1階はすべてプラモデルでエレベーターで2階3階へと書籍コーナーになっている。
まさかここではあるまい。
通りの左右を1軒1軒しらみつぶしに歩いたがなかった。
そこで近くの不動産屋の事務所で聞いてみることにした。
引き戸を開け「ごめんください」というと中から返事がして女性が出てきた。
「このあたりに古本屋さんがあったと思うのですが。」
と聞くと女性はああと言って指をさした。
「左へ出てまっすぐいきますとねありますよ。」
「左でまっすぐですね。」
「ええ。ブックオフが。」
「あ。ブックオフじゃなくて『教養堂書房』というんですが。」
女性は少し考えこんで答えた。
「教養堂書房。それなら通りを右に行くともつ鍋屋さんがありますのでその隣でしたね。でもなくなりましたよ。」
「え?もうされてないんですか?」
「2、3年前にご高齢ということでおやめになったようですよ。長いことされてたんですけどね。」
お礼を言うと事務所を出てすぐ向かった。
左には橋があってすぐ旦過市場である。
火災後の撤去処理でブルーシートがかかっておりクレーン車などが出て重機の音を立てて作業をしている。

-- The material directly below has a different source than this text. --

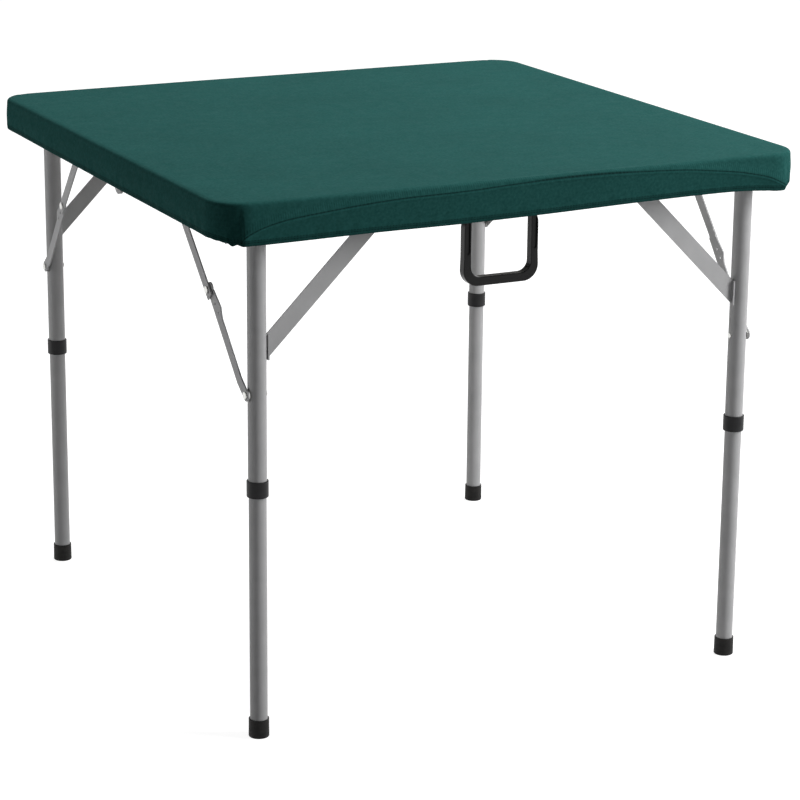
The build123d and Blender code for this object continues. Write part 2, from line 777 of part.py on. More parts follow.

右手に折れるとやや大きめの商業用ビルがあり右に薬局左にもつ鍋屋がある。
その間に小さな可愛らしい間口のお店の跡があった。
間口は狭いが奥に長いお店のようだ。
シャッターが下りている。
「貸店舗」のシールが貼ってあった。
「ご相談ください。」
と不動産屋の名前が書かれた紙に手書きで書いてある。
ここだったか。
先輩の「教養堂」はなくなっていた。
黒縁の老眼鏡をかけた教養堂書房の店主の頑固そうなおじいさん(全くの想像)についぞご挨拶を果たすことができないままになった。